There are a number of British actors in small roles. Colin Firth plays the general who gives the heroes their mission, Benedict Cumberbatch is the Colonel they have to see, who doesn’t want to listen because he’s sick of waiting to attack. Andrew Scott is a drunken lieutenant who gives every appearance of having given up on the whole thing (understandably), and I particularly liked Mark Strong as a captain who helps Schofield along the way. I found it interesting that these actors were involved in roles that might be seen as very small for them, but they were obviously interested enough in the project to take those parts and enhanced the film in these roles.
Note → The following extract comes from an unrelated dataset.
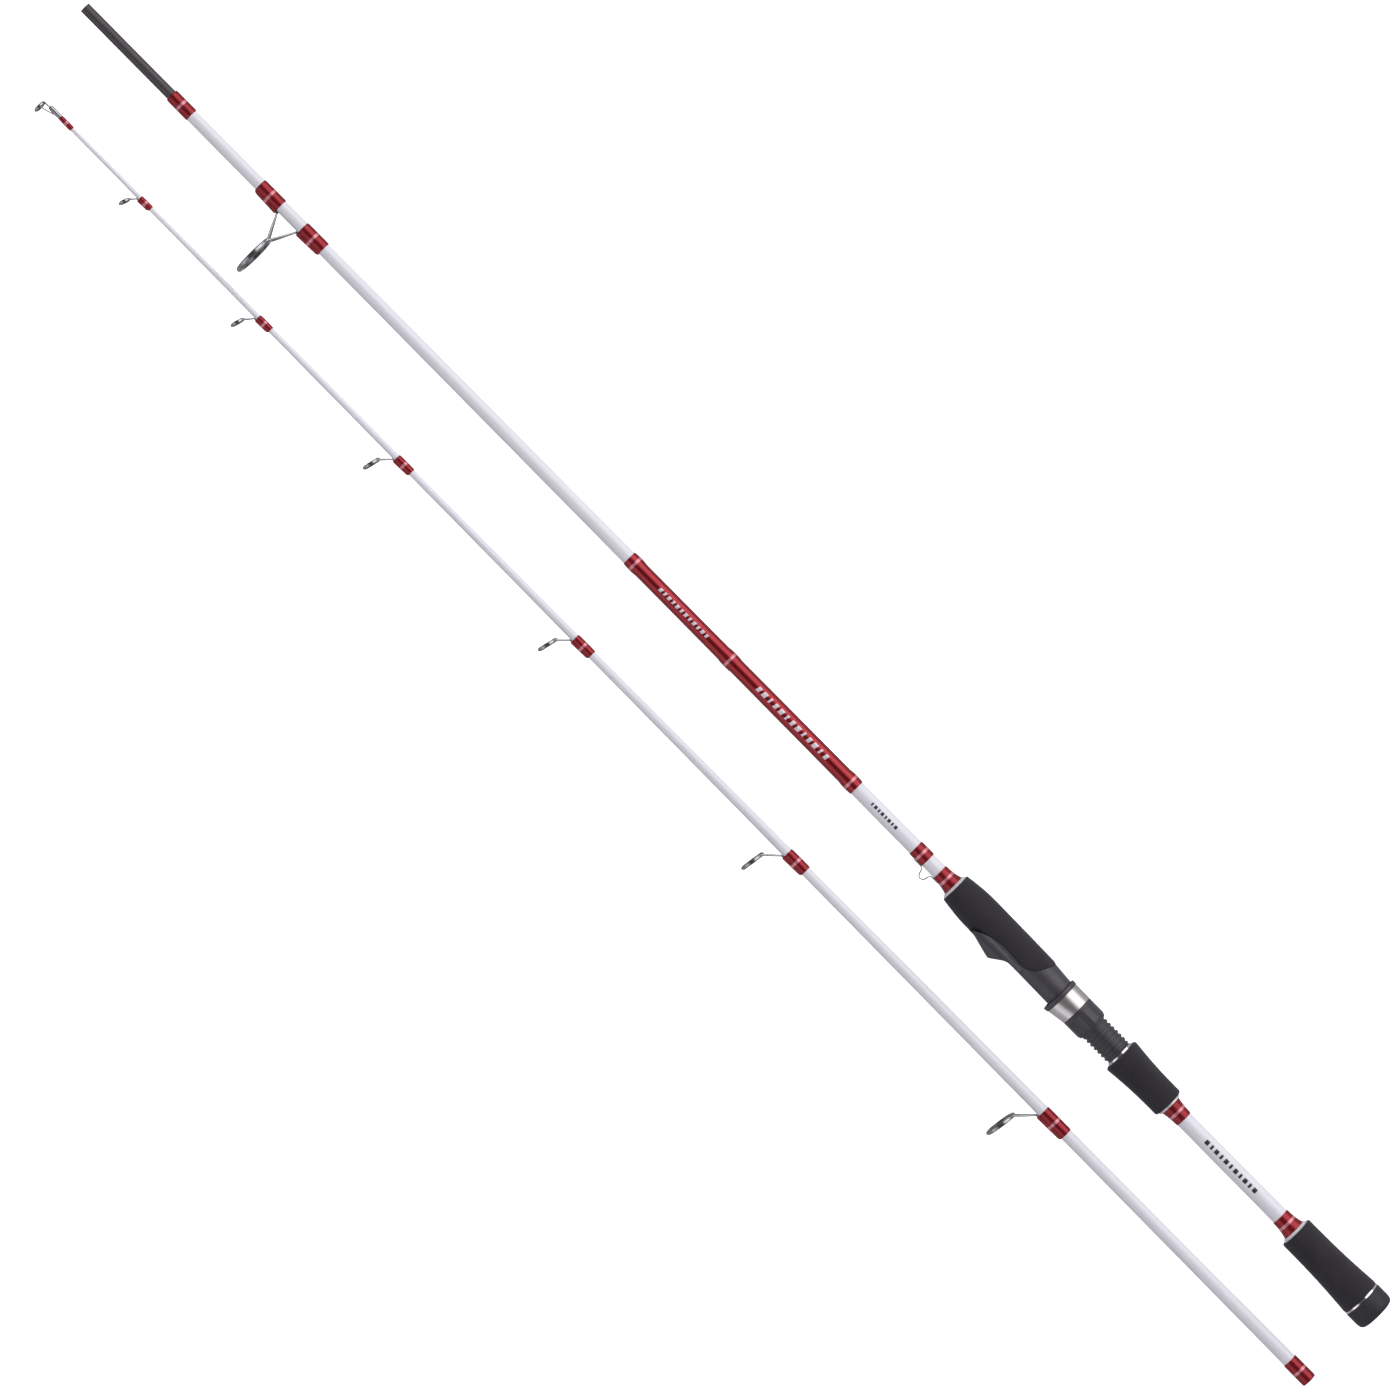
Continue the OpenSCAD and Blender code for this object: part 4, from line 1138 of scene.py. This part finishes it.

“1917” can be watched even if you don’t like war movies. It is in no way a movie that promotes or glorifies war. At the same time it doesn’t beat you over the head with a ‘war is hell’ message either. It simply depicts, with often stomach-churning realism, what really went on in World War One, what really goes on in all wars. You can make your own conclusions from what you see. I cannot recommend this film too highly. It is in my opinion a masterpiece.